Most of the concern surrounding the issue focuses on large corporate computer systems, which, because of a lack of foresight many years ago, often use two-digit dates--and thus are subject to all kinds of problems when the century changes.
Now some consultants and government officials are warning that the turn of the century could also mean trouble for your VCR, microwave, home cooling system or any number of consumer electronic appliances with a timing function.
The reason is that most electronic devices use embedded microchips to keep track of time. That chip may have been programmed in a machine language that also uses two-digit dates, such as “99” to mean the year 1999. For these chips, the new century will be read as “00,” or 1900.
The problem could cause failure in 2% to 4% of embedded microchips--a very large number considering there are many billions of embedded microchips running home appliances throughout the country.
“Manufacturers are asleep on this, and it is time to sound the alarm,” says Rep. Stephen Horn (R-Long Beach), chairman of the committee investigating year-2000 issues.
But evaluating whether a particular product line is vulnerable to failure because of the date change may prove to be almost impossible because of the way consumer electronics are assembled.

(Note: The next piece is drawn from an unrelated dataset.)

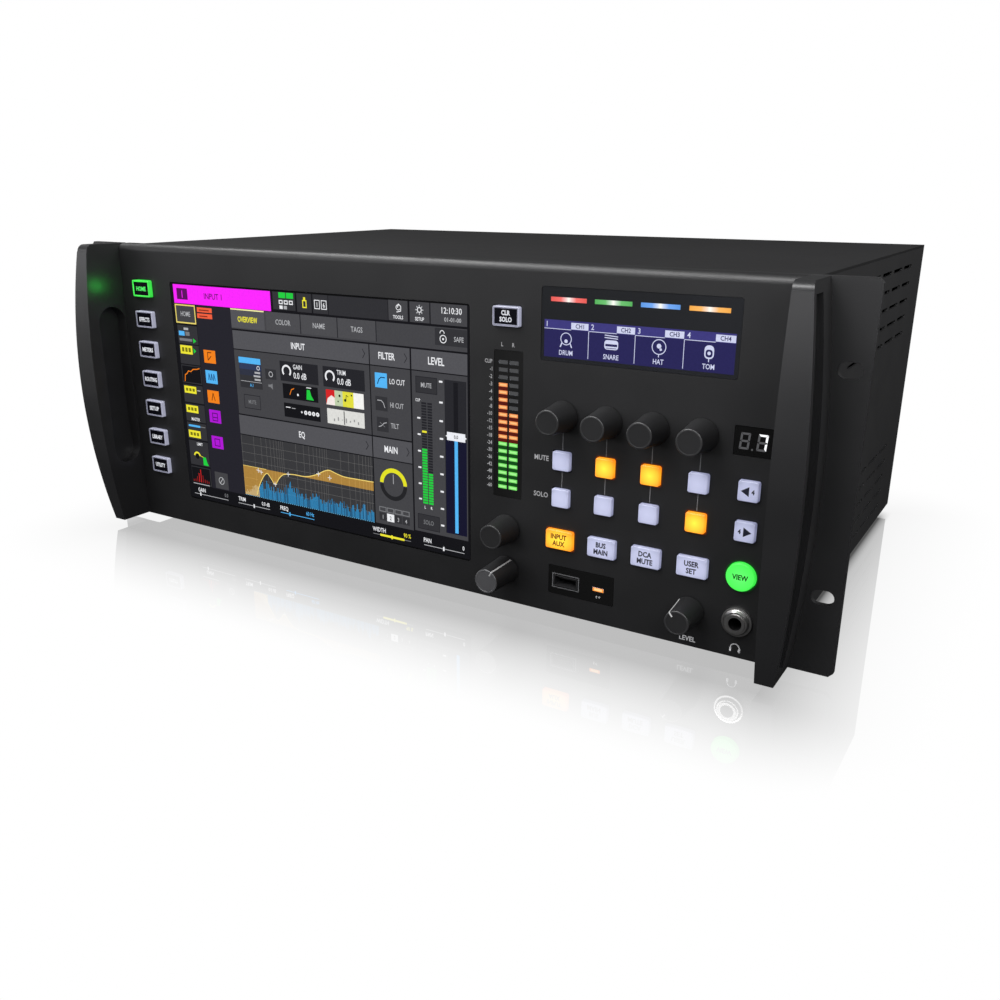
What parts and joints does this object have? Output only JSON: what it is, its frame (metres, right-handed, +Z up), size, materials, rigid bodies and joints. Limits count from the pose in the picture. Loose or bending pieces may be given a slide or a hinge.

And vendors reject the idea that there is a real problem.
“We don’t see a potential problem,” said Jonathan Thompson, a spokesman with the Consumer Electronics Manufacturers Assn., an industry trade group in Arlington, Va. “Our engineers are telling us it’s not really an issue. . . . Most consumer electronics count by days, not years. I think [those sounding the alarm] don’t have a clear understanding of what our industry is capable of.”